Movie Reviews: Inception and Idiocracy
February 2011 — reviews by Shannon Bowman-Sarkisian
Inception
Inception has been compared to The Matrix, and the two films are similar in many ways. Both feature constructed worlds created to control people, question what is real, and use innovative special effects. However, The Matrix is about a post-apocalyptic Earth where machines use virtual reality to enslave humanity. In Inception, humans hurt each other, and themselves, through dreams. Dreams bend reality for the dreamer. We see the impossible, and then forget most of what our subconscious shows us. Writer and director Christopher Nolan, known for his Batman Begins and The Dark Knight films, explores these themes in Inception.
Dom Cobb (Leonardo DiCaprio) is an extractor, a thief who steals information from the minds of sleeping targets. Dom and his partner Arthur (Joseph Gordon-Levitt) are hired by a wealthy businessman (Ken Watanabe) to plant information into his competitor’s mind. And so the true nature of Inception is revealed; this is a heist movie, inspired by classics like The Sting, The Usual Suspects and Ocean’s Eleven. Dom and Arthur assemble a team of specialists: an apothecary (Dileep Rao) to sedate the mark, a forger (Tom Hardy) who can change his appearance, and an architect (Ellen Page) to build the dreams they will inhabit.
A movie as complicated as Inception could easily get tangled within its own plot, but Nolan has created an accessible film that challenges viewers — it assumes the audience is intelligent enough to follow multiple storylines and complex characters. The movie itself is very dreamlike. By the end, the line between conscious and subconscious is blurred beyond recognition.
Inception, available on DVD, is rated PG-13 for sequences of violence and action throughout. Running time: 148 minutes.
Idiocracy
Mike Judge’s Idiocracy is a flawed, but ambitious, movie. Twentieth Century Fox doomed the movie to DVD distribution — with no marketing and limited theater showings, Idiocracy went unnoticed by the general public. Judge’s Office Space and Beavis and Butthead notoriety was enough to get the Internet buzzing about this redheaded stepchild of a film.
Idiocracy is the story of Private Joe Bauers (Luke Wilson), an average guy content with his mediocre existence as an Army librarian. He’s recruited as a test subject for a government experiment that will keep him in stasis for a year. Unfortunately, he and his fellow test subject (Maya Rudolph) are kept frozen for 500 years. The world has devolved into a garbage dump. Advertisements cover every surface, people are tattooed with bar codes, and Starbucks has become a brothel. Joe is now the smartest man alive.

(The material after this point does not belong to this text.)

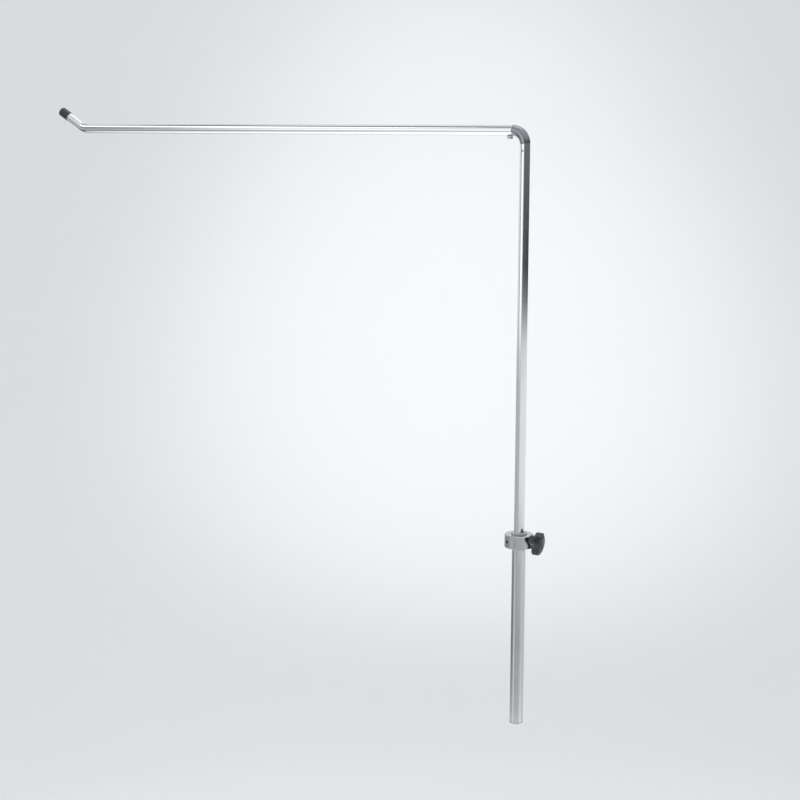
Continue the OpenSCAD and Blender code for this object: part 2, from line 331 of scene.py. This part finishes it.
# ------------------------------------------------------------------ bottom plug
# A turned stainless plug pressed into the post's lower end. Its rim is rounded, so that
# the post drops easily into the rail clamp, and its face keeps the lathe's centre mark.
# Greyer and less sharp than the tube, as the lathe leaves it: its lines are 0.6 mm apart
# here, and 0.1 mm in reality.
turned_metal = polished("turned_stainless", "#bcbdbf", 0.22, "Object", (40, 40, 1600))
plug_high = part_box("bottom_plug")[1]
plug_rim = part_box("lower_tube")[0].z
plug_r, tube_wall = plug_high.x, 1 * mm
plug_spigot_r = plug_r - tube_wall
plug_profile = rounded([
    (0, 1.1 * mm, 0), (1.1 * mm, 0, 0.15 * mm), (plug_r, 0, 0.55 * mm),
    (plug_r, plug_rim, 0.12 * mm), (plug_spigot_r, plug_rim, 0),
    (plug_spigot_r, plug_high.z, 0.6 * mm), (0, plug_high.z, 0)])
bottom_plug = skin("bottom_plug_turned", turned(plug_profile), turned_metal)
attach(bottom_plug, "post")
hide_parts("bottom_plug")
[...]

Judge’s arguments aren’t very subtle, but they are effective. The future is often envisioned as a Star Trek utopia or apocalyptic nightmare. Idiocracy isn’t either, but who wants to imagine a world where we’re too stupid to realize that plants need water in order to grow? This it is a bitter critique of American culture. Science fiction imagines what we will be, but those ideas come from the present. It’s painful to see ourselves in the bumbling fools of the year 2505. They are an exaggerated version of a society obsessed with entertainment, brand names and instant gratification. Tone it down a bit, and the future starts to look like the present.